Records from a dataset
......

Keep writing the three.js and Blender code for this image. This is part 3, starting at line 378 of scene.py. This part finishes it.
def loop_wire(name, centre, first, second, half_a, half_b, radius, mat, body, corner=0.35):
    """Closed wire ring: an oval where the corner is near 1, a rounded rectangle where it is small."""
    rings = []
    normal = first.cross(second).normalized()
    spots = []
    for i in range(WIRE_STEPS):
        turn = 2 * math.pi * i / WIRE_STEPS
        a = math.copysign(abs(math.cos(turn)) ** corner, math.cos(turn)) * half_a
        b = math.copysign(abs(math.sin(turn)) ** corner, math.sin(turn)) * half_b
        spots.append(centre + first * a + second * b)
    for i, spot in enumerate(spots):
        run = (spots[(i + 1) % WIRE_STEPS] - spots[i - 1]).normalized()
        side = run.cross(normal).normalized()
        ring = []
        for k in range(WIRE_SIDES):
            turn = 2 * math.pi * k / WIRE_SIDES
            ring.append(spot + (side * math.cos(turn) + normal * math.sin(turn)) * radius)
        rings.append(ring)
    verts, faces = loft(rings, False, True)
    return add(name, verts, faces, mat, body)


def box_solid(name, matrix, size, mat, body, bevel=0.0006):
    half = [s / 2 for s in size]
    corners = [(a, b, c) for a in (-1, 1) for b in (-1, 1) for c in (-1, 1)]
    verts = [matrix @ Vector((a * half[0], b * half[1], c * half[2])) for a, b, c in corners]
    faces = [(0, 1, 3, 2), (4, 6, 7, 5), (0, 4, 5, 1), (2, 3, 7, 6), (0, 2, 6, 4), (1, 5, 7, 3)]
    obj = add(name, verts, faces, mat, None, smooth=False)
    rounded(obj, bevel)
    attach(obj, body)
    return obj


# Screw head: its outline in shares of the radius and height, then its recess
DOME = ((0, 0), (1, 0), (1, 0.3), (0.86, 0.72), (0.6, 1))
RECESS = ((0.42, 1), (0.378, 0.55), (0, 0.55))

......

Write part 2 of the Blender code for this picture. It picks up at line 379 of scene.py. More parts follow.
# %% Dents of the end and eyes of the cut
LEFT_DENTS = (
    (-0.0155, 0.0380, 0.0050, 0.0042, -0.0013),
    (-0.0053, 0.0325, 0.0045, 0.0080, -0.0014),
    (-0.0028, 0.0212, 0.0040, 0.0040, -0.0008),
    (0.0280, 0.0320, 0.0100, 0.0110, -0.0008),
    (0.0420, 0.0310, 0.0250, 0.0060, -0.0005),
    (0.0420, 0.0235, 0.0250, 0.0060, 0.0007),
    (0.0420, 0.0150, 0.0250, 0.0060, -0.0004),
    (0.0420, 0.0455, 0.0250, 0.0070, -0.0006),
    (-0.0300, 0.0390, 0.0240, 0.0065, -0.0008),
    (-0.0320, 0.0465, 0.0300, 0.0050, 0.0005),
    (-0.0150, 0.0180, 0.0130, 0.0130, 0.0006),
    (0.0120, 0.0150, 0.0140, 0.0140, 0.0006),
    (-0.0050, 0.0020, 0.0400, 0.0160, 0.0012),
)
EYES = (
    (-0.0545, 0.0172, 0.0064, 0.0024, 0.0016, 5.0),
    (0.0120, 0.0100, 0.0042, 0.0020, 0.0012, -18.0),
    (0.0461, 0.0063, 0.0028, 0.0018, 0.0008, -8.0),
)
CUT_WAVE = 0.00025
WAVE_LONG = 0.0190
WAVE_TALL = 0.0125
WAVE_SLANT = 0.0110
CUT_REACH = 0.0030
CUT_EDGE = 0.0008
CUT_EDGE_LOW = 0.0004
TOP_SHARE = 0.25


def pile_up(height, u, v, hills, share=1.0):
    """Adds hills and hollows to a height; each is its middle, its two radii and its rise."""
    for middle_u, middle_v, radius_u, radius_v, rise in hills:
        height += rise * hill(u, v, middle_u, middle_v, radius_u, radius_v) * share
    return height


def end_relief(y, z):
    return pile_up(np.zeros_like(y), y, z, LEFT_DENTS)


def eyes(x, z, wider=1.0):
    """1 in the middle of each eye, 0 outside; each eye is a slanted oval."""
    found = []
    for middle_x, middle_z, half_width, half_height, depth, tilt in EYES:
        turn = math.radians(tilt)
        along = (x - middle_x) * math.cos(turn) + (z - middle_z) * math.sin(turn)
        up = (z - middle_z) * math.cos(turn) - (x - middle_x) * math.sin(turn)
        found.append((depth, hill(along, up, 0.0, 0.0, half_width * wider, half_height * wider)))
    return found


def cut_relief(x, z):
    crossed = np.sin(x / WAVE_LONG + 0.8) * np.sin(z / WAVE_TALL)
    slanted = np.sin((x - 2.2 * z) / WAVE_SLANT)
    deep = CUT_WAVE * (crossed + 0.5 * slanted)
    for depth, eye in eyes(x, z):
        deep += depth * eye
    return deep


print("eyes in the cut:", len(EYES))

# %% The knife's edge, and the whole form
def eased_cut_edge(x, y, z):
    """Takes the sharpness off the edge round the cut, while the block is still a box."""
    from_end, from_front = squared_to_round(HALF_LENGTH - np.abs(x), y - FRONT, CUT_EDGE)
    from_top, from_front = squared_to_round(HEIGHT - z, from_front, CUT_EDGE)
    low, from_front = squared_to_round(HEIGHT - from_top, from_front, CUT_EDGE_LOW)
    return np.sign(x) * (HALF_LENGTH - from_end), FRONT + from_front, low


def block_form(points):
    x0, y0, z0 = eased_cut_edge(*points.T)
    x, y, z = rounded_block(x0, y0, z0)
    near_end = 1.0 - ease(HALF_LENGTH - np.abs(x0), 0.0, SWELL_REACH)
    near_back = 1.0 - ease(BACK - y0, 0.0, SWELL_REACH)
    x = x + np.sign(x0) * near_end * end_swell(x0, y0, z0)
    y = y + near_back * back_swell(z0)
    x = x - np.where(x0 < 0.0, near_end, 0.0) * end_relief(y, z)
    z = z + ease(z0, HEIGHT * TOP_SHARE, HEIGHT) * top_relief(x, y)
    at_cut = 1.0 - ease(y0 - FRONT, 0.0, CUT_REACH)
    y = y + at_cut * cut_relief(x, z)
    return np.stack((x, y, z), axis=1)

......

» **The request**
Pick out and copy the lines of the material that include the word "scene".

» **Result below**
Keep writing the three.js and Blender code for this image. This is part 3, starting at line 378 of scene.py. This part finishes it.
Write part 2 of the Blender code for this picture. It picks up at line 379 of scene.py. More parts follow.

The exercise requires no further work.